They haven’t taught before, like they’re trying to get into teaching? I think if they’re trying to find a class to teach, then it’s like, well you should tell people in your network that you’re interested in teaching so that you can even be aware of them. Since, as we were talking about earlier offline, it’s hard to know that they exist. And then it’s like, how do you connect with academia and put your name in there, and sometimes that might be cold emailing a department, but sometimes it might be I had this friend who adjuncts at this school and I’ll just tell them if they hear about anything to let me know.
Teaching the class itself, I think it’s really useful… No, this is a really hard question. I think looking at existing syllabi is really useful, seeing what other people have done, talking to other instructors about what the pitfalls are. Especially if you can talk about that specific class or area.
And then, I would always remember that, anything that you – especially for a practical class like I’m teaching game development – Anything that I can do, I think it’s gonna take the students at least three times as long to do. Because, for a million reasons. Like, they don’t know how to look for where they forgot a semicolon yet. They’re just slower on the keyboard. It’s like a weirdly huge issue for my class. Just, you know, people who have been using the computer less take more time to type things. There’s all kinds of things, you know. There’s a million places where something small can go wrong, and they don’t know how to solve it. And so you just need to remember that everything takes a lot more time.
And then the other thing, I think, is like, obviously it’s different for everybody, and you have to figure out what works for your schedule. But I try to just be as available as possible to the students when I can. And give actionable feedback that they can incorporate into future work. Like, you know, it’s not just about a grade. It’s really about like, how can you help them grow and find resources, and teach themselves, and all kinds of stuff.
What do you think are some of the biggest misconceptions that people have about adjuncts, either in games or in general?
I have no idea. I don’t talk to people.
Or about how about maybe students specifically then?
Well, I think one thing that I felt going in, and this kind of relates back to like my comment about self-consciousness and messing up, it’s that I felt like I couldn’t. And I think some students probably go in thinking you know everything and you should know everything, and I think it took me a while to be like, actually, it’s kind of okay for me to be like, “I don’t know the answer to that question. Here’s how I would begin to look for answers” and help them find their own answers rather than feeling like I need to provide answers. Like, I think of myself as being there to help them learn how to learn further beyond what I’m teaching them, rather than just to leave my class with like, the written content on the syllabus.
So I guess I don’t think of myself as like “a giver of knowledge and process”, as much as like, a context for you to build that on your own. And that probably depends really on what you’re teaching also. I’m not teaching chemistry or whatever.
Although I mean, I think maybe every discipline has that.
Yes that’s true. I’ve also read your, I think I’ve heard you talk about what if we taught math the way we taught art, or whatever, and not it being like this set of obscure spells that you’re supposed to know, memorize, and how do we find our way to those answers and stuff.
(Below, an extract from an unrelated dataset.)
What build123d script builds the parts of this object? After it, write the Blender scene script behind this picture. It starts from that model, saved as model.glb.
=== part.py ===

And that, what you just said could be straight out of Paolo Freire’s Pedagogy of the Oppressed. His whole thing is railing against, I forget what he calls it, like piggy bank theory of learning or something, that the instructor is depositing knowledge into the brain of the empty student, is not how it works actually. And that even students think that, I feel like that’s something I actually find really difficult to get across. Sometimes students will have an expectation of like, “Okay, I want to learn this. And so just like, implant the knowledge to me, please,” like they expect a very, “I will show you how to do it, and then you will do it.” Like, in this idea of learning how to learn is difficult.
Do you talk about that in your own classes?
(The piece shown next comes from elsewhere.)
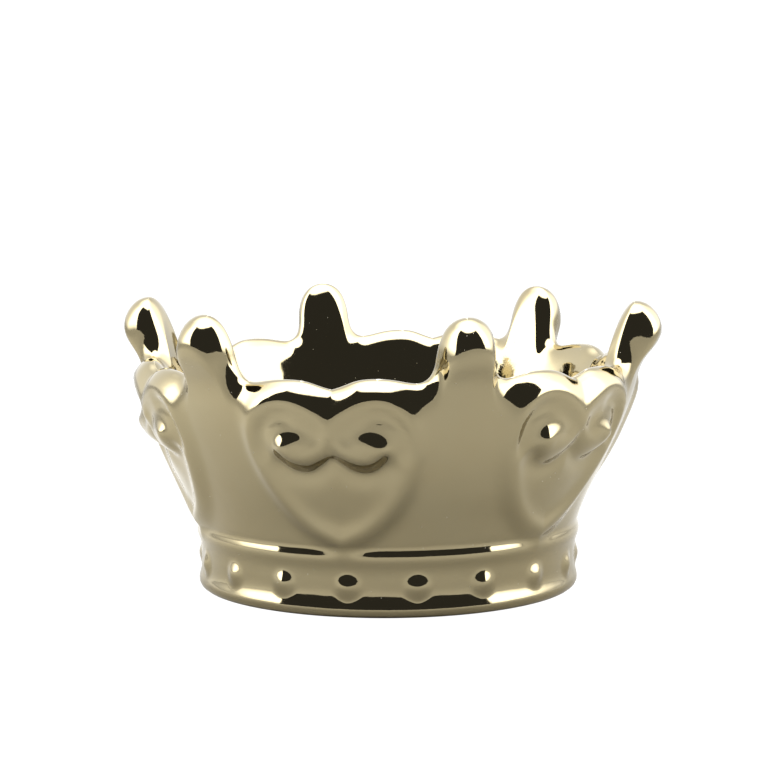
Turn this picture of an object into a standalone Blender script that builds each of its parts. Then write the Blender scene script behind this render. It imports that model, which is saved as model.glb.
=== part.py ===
"""A cast ceramic crown, made as a footed bowl for candles or trinkets.

The flared wall rises from a beaded base band to a rim of six hearts, with a round-tipped finger between
each two hearts.  It is one slip-cast piece, so it is one closed body.

The wall is a thick sheet.  A rim line, drawn on the unrolled wall, says where the sheet ends; columns run
up the wall and fan out to that line, and the sheet's two faces close on it in a rounded lip.  The hearts,
their scrolls and the beads are raised from the outer face.  One sixth repeats around the axis.
"""

import math

import bmesh
import bpy
import numpy as np

MM = 0.001

# Overall sizes, in millimetres.
SECTORS = 6                      # hearts, and fingers between them
HEIGHT = 75.2                    # to the tips of the fingers
RIM_RADIUS = 64.5                # radius at which the rim line is unrolled
SECTOR_DEG = 360.0 / SECTORS
FLOOR_Z = 6.0                    # inside floor of the bowl
WALL_FOOT_Z = 17.6               # where the flared wall meets the ridge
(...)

In the beginning. I typically do now because of the weird grading stuff that I’m doing. So it gives me an excuse to talk about why I’m doing that, but it doesn’t matter, still there will always be a couple students who I can tell are resistant to and dislike that I’m foregrounding the fact that they’re the ones who are creating knowledge. And that they have to figure things out and things like that. They really just want like a tutorial or something like that. They just want to be shown how to do something and then do it, even though I do that, we do that.
Yeah, of course, but the goal there is like, how you take the knowledge in this thing and then distort it to map… or to wield it, to create an original idea rather than just copying what exists.
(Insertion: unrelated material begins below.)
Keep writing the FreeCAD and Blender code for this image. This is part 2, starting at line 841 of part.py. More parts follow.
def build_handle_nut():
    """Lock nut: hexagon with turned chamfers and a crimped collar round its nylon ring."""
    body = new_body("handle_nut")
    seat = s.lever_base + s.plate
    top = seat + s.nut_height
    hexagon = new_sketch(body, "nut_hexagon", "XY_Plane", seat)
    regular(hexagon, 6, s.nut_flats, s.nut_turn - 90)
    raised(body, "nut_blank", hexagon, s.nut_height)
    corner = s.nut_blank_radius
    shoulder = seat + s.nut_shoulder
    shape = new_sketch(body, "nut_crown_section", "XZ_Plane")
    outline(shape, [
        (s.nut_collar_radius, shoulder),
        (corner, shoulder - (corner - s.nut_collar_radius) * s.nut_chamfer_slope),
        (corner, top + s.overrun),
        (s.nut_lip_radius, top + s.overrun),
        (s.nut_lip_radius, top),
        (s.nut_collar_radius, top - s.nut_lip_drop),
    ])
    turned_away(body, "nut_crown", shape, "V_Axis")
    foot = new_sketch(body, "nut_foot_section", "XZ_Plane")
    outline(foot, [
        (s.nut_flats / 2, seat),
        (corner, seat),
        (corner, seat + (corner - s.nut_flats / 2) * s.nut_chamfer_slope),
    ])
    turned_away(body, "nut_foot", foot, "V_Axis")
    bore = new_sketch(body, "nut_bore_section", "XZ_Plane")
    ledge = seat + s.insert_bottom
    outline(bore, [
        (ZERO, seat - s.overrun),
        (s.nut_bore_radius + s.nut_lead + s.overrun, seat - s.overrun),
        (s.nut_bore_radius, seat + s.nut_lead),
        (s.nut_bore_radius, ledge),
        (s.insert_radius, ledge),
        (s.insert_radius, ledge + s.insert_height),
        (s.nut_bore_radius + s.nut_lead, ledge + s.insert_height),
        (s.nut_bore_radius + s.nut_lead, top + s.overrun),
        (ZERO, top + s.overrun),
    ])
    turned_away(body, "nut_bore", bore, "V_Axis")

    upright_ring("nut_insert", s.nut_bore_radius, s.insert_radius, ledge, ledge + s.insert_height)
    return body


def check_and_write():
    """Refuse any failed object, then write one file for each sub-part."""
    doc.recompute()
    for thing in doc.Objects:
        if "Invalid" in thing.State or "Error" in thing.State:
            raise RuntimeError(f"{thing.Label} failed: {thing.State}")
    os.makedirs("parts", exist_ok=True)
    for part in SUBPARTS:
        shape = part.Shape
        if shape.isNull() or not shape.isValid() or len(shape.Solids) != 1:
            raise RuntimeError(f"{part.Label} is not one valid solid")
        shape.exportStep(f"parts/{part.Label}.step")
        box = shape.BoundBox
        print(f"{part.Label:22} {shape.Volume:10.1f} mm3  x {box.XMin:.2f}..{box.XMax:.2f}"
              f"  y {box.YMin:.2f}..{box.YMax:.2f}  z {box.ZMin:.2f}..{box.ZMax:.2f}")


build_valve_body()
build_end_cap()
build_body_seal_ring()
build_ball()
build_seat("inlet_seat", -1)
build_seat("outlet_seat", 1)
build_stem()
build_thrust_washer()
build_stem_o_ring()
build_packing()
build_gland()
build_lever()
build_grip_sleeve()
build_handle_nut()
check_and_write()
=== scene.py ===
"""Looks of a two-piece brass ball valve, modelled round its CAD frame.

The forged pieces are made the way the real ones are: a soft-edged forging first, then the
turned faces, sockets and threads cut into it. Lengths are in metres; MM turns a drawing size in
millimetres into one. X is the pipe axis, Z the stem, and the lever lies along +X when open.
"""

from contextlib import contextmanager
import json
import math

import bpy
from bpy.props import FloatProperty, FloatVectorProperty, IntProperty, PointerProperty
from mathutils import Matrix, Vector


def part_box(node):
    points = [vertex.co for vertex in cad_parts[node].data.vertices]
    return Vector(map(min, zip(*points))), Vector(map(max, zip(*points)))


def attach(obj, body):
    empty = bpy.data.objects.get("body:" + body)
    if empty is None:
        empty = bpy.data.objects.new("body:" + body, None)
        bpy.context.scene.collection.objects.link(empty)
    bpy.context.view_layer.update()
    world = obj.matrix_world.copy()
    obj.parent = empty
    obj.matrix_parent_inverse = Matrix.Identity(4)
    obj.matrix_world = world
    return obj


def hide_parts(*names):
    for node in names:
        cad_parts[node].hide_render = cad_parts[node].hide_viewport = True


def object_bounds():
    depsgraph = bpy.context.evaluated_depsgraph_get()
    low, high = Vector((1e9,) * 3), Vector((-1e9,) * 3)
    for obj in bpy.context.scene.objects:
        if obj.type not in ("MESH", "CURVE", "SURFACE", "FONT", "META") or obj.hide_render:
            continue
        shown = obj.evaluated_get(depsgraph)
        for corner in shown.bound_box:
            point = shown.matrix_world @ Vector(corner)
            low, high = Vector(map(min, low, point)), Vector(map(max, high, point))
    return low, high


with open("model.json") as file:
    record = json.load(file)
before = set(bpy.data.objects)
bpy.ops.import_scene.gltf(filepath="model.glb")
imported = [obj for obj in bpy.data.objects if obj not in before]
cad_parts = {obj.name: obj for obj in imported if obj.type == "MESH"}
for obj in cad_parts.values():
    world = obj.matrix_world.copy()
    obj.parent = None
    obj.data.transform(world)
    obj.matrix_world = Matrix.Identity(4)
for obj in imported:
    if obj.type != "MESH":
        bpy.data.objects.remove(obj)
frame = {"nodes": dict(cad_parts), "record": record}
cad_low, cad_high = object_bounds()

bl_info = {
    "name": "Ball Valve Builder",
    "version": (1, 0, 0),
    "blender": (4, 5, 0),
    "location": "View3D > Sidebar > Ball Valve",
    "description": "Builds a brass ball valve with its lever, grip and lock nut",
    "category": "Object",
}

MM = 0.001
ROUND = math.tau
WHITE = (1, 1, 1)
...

Yeah. And so that’s something I think a lot about is how to make that more smooth, that it’s not something that’s being forced, to think for themselves like that, that it bridges that gap. Because it’s also just how most of the education system works. Like there’s a lot of pressures from early schooling all the way through to university to have the standard, to have all this kind of thinking. And so if they’re coming out of a system that’s really had them filling out these checklists, like “you do X Y and Z, ergo you know this, and now you’re ready to move on”, I don’t expect to be able to counteract ten, fifteen years of how they’ve been taught previously. Anyway.
Has teaching your classes changed how you think about games, specifically?
Weirdly, I think not drastically. I think maybe especially because I’m teaching classes that are about production process more than design itself. I’ve come to series of realizations of ways I could be doing stuff better in a programming context, or whatever. But it’s pretty rare that it fundamentally shifts what I think a game should be, or could be.
Certainly get a lot of like game ideas. It’s interesting, giving students prompts and constraints and seeing them very often come up with the first sort of obvious solution, and then, in trying to push them to come up with something a little more radical, then it’s like, “Oh, man. I should go make that game, I should go make that”. That’s the struggle I have, in my game development class.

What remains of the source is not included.